The fact that congressional drafters in 1964 might not have anticipated this particular application of Title VII did not detract from the broad language in the statute, Gorsuch said.

"Likely, they weren't thinking about many of the act's consequences that have become apparent over the years, including its prohibition against discrimination on the basis of motherhood or its ban on the sexual harassment of male employees," Gorsuch wrote. "But the limits of the drafters' imagination supply no reason to ignore the law's demands."

Sam Alito U.S. Supreme Court Justice Samuel Alito Jr. testifying in 2019. Credit: Diego M. Radzinschi / ALM

Alito's dissent focused on the ordinary meaning of the statute's words in 1964. "If every single living American had been surveyed in 1964, it would have been hard to find any who thought that discrimination because of sex meant discrimination because of sexual orientation—not to mention gender identity, a concept that was essentially unknown at the time," he wrote.

In 1964, Alito said, homosexuality was thought to be a mental disorder and homosexual conduct was considered worthy of punishment. Sex reassignment surgeries weren't performed until 1966 and it was considered by some physicians as either "severely neurotic" or "psychotic," he added.

Alito called the majority's argument "breathtaking" in its "arrogance." He wrote: "Textualists do not read statutes as if they were messages picked up by a powerful radio telescope from a distant and utterly unknown civilization."

Kavanaugh took a slightly different approach in his dissent. He accused the majority of taking a "literalist," not a "textualist" approach to the language in Title VII. The primary wrong, he said, was taking the words individually instead of analyzing the entire phrase.

"Do not simply split statutory phrases into their component words, look up each in a dictionary, and then mechanically put them together again, as the majority opinion today mistakenly does," Kavanaugh wrote.

The majority opinion, Kavanaugh said, made another "fundamental" mistake by confusing ordinary meaning with subjective intentions. "To fire one employee because she is a woman and another employee because he is gay implicates two distinct societal concerns, reveals two distinct biases, imposes two distinct harms, and falls within two distinct statutory prohibitions," Kavanaugh argued.

Brett Kavanaugh U.S. Supreme Court Justice Brett Kavanaugh. Credit: Diego M. Radzinschi / ALM

Kavanaugh said at one point in his dissent that he has "the greatest, and unyielding, respect for my colleagues and for their good faith." He continued: "But when this court usurps the role of Congress, as it does today, the public understandably becomes confused about who the policymakers really are in our system of separated powers, and inevitably becomes cynical about the oft-repeated aspiration that judges base their decisions on law rather than on personal preference."
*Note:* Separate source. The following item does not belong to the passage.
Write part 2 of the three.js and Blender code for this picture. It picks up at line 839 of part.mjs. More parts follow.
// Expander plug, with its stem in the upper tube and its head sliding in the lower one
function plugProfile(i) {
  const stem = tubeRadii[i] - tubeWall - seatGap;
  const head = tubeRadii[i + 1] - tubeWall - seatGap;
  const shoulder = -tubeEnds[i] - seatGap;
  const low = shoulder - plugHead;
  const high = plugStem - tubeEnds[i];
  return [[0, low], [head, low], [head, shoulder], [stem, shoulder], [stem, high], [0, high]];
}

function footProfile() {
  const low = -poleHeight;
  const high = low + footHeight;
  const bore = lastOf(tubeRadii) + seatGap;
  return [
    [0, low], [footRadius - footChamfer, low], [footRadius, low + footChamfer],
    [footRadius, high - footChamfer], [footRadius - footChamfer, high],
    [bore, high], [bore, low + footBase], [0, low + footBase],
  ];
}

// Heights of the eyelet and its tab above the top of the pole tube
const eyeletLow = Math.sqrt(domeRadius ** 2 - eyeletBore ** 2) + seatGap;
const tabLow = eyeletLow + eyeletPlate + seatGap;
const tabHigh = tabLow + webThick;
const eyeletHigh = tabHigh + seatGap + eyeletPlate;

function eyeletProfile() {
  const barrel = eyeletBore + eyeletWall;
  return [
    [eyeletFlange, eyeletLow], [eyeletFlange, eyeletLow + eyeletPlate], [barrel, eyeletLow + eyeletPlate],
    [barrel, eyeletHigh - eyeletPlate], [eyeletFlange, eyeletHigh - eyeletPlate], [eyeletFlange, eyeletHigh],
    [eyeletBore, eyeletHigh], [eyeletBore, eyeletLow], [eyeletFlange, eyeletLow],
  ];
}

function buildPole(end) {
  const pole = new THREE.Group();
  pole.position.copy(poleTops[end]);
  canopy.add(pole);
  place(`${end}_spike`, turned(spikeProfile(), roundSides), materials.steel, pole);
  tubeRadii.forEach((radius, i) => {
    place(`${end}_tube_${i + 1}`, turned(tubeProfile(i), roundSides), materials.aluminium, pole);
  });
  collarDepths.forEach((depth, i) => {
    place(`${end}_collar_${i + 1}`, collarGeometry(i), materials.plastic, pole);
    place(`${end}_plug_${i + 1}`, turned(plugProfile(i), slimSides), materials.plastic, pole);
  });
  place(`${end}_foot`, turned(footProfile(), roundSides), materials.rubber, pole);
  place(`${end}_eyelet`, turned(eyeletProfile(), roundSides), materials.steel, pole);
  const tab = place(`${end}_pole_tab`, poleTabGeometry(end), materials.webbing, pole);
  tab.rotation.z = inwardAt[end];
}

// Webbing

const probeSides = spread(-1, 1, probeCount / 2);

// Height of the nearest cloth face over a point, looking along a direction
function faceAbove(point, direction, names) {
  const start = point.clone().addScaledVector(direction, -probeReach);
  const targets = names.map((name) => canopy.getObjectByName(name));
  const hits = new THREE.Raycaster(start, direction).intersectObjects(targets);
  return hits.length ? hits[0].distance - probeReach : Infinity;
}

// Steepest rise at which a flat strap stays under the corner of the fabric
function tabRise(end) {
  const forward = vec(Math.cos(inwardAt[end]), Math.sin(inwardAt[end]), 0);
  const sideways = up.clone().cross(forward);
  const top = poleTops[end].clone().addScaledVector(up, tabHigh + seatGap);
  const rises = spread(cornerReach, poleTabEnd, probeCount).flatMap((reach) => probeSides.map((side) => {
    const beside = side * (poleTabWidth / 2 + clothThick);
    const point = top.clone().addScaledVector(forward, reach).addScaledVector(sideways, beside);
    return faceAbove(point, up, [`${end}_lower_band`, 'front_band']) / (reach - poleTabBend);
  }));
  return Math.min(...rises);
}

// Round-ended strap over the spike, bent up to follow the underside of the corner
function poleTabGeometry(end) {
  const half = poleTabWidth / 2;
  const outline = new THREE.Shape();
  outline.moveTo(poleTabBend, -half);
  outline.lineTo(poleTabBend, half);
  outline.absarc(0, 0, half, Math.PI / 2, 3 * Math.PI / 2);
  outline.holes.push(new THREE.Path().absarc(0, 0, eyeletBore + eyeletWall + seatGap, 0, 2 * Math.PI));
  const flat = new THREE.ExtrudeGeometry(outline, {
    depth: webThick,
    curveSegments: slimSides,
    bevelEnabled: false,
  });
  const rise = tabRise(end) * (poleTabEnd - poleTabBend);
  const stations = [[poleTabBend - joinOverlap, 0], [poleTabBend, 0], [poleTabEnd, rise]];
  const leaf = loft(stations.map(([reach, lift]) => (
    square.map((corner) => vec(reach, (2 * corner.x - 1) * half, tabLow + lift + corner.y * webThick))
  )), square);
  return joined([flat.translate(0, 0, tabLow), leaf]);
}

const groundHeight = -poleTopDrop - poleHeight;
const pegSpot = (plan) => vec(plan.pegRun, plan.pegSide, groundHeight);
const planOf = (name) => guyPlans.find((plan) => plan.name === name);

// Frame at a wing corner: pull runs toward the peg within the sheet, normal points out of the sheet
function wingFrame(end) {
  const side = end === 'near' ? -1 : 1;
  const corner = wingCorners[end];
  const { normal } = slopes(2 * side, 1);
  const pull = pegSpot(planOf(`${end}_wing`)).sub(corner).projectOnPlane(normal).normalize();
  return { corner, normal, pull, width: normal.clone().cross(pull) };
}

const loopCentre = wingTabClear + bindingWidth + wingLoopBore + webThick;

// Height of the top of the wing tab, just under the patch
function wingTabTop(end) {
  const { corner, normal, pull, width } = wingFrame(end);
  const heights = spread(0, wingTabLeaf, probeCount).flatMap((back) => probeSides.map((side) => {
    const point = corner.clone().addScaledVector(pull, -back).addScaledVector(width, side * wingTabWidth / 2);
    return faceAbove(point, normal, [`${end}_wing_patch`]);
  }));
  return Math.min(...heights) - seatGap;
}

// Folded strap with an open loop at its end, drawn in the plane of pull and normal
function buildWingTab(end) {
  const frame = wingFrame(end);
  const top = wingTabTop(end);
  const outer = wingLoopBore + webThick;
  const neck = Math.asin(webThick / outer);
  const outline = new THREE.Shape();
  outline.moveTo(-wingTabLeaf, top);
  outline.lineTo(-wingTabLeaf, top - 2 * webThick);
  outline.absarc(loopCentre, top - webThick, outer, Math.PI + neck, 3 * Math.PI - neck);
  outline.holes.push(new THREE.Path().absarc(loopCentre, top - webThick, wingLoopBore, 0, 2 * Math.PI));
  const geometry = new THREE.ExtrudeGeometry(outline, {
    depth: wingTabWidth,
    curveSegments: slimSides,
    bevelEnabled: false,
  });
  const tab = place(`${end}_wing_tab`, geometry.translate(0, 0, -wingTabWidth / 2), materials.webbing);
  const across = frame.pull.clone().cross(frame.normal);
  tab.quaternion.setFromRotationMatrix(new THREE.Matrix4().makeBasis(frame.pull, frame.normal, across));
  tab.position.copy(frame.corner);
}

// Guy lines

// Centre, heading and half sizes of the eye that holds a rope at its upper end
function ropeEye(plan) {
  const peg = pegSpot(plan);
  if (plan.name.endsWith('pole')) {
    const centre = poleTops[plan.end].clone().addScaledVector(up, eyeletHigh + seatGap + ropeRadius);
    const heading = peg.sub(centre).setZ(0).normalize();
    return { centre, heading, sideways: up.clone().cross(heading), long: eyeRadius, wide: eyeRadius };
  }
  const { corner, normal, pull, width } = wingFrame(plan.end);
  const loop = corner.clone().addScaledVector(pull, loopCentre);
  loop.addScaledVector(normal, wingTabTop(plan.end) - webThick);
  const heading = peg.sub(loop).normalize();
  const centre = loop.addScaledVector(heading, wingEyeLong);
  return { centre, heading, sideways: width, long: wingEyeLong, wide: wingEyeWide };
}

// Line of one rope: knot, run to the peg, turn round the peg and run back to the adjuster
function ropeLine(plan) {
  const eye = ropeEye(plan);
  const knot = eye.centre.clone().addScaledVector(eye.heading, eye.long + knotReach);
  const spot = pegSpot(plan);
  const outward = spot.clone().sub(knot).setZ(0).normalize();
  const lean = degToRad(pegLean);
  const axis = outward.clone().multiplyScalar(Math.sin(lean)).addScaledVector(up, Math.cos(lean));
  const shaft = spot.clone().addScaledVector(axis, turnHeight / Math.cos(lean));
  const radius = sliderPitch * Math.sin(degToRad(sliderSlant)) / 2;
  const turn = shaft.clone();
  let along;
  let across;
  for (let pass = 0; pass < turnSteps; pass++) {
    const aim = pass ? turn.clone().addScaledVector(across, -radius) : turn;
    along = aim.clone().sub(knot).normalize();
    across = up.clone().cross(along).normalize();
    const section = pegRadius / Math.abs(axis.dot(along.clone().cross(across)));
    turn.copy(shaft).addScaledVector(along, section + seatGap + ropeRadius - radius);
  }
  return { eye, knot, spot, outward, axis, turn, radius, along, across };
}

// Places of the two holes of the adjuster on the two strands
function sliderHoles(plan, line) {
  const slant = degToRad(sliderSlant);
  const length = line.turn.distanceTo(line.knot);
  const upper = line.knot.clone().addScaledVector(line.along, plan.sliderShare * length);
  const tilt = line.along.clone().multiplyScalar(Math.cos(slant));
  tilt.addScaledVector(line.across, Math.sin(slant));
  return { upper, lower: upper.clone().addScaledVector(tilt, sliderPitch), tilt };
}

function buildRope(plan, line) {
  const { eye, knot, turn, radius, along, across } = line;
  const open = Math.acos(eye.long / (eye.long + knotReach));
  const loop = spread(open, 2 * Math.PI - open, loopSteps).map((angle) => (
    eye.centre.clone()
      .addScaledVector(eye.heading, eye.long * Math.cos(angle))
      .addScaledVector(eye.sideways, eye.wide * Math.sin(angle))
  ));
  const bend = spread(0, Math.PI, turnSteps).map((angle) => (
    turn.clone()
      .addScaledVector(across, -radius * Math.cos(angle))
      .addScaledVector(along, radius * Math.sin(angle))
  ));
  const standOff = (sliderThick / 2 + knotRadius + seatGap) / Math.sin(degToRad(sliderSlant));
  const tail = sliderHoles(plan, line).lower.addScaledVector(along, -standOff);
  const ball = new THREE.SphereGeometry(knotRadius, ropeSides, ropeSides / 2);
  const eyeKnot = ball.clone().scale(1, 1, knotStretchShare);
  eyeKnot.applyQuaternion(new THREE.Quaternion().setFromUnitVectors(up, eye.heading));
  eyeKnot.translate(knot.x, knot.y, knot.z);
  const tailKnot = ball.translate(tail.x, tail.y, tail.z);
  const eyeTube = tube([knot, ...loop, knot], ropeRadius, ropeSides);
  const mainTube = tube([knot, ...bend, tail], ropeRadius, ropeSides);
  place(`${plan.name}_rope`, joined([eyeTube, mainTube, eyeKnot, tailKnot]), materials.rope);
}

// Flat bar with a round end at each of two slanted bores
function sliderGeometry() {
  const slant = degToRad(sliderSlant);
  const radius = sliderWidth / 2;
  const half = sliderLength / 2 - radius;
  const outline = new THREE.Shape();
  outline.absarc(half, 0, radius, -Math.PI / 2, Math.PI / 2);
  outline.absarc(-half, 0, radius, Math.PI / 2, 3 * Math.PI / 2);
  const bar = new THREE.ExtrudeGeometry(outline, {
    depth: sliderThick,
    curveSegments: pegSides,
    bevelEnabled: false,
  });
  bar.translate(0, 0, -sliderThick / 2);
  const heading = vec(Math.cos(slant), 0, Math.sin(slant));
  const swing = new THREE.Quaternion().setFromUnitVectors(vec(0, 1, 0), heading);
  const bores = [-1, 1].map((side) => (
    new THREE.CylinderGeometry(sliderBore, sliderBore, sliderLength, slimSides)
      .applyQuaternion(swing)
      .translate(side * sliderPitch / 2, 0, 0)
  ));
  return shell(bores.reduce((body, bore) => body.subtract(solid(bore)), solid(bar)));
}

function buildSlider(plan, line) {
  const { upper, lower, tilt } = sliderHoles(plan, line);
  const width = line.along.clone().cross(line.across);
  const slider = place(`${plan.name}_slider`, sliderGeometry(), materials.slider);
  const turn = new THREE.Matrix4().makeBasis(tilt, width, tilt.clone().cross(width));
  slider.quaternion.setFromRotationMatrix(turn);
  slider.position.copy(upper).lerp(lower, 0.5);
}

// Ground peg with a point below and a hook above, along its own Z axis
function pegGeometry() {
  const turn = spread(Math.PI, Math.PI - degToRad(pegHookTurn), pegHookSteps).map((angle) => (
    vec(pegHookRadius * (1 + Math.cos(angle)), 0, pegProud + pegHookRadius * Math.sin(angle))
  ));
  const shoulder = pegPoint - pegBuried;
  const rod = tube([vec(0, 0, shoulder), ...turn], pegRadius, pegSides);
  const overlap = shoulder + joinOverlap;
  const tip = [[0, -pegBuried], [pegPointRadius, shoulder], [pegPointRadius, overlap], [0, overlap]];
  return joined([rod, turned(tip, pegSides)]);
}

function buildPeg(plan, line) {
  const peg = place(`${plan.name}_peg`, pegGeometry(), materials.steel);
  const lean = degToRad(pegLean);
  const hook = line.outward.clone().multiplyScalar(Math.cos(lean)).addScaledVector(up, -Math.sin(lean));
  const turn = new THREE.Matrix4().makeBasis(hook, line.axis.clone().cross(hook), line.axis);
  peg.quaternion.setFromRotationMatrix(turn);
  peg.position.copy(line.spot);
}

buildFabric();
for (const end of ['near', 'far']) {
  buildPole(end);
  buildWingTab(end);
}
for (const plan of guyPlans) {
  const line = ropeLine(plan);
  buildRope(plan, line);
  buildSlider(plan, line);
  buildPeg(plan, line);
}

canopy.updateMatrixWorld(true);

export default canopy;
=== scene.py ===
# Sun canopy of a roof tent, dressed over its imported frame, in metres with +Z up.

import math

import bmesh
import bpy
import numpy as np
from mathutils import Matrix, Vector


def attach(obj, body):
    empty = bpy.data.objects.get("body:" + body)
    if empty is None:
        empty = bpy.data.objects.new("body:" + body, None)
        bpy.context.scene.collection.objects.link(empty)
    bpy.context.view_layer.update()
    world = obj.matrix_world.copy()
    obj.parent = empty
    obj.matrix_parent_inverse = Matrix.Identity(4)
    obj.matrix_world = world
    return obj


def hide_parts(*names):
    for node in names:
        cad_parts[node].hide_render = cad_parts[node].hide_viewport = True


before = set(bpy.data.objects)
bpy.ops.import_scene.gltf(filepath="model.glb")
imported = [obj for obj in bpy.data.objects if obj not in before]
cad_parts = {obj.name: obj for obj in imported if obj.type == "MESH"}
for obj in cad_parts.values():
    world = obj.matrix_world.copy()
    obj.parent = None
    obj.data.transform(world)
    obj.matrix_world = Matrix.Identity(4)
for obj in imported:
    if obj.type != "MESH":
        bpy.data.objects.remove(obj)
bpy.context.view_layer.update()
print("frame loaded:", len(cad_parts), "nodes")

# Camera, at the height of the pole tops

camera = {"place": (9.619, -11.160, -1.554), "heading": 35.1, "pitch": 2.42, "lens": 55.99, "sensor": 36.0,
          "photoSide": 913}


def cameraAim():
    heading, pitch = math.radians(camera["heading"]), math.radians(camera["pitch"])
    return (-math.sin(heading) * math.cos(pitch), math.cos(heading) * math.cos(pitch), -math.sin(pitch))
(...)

"The best way for judges to demonstrate that we are deciding cases based on the ordinary meaning of the law is to walk the walk, even in the hard cases when we might prefer a different policy outcome," Kavanaugh wrote.

All three justices turned for support to Justice Antonin Scalia's opinion in Oncale v. Sundowner Offshore Services, which ruled that male-on-male sexual harassment violated Title VII but read that opinion differently.

The justices will soon have another opportunity to reveal their views on textualism when the court issues its decision in the "faithless electors" cases, but in those cases, the text to analyze will be the Constitution as well as statutes.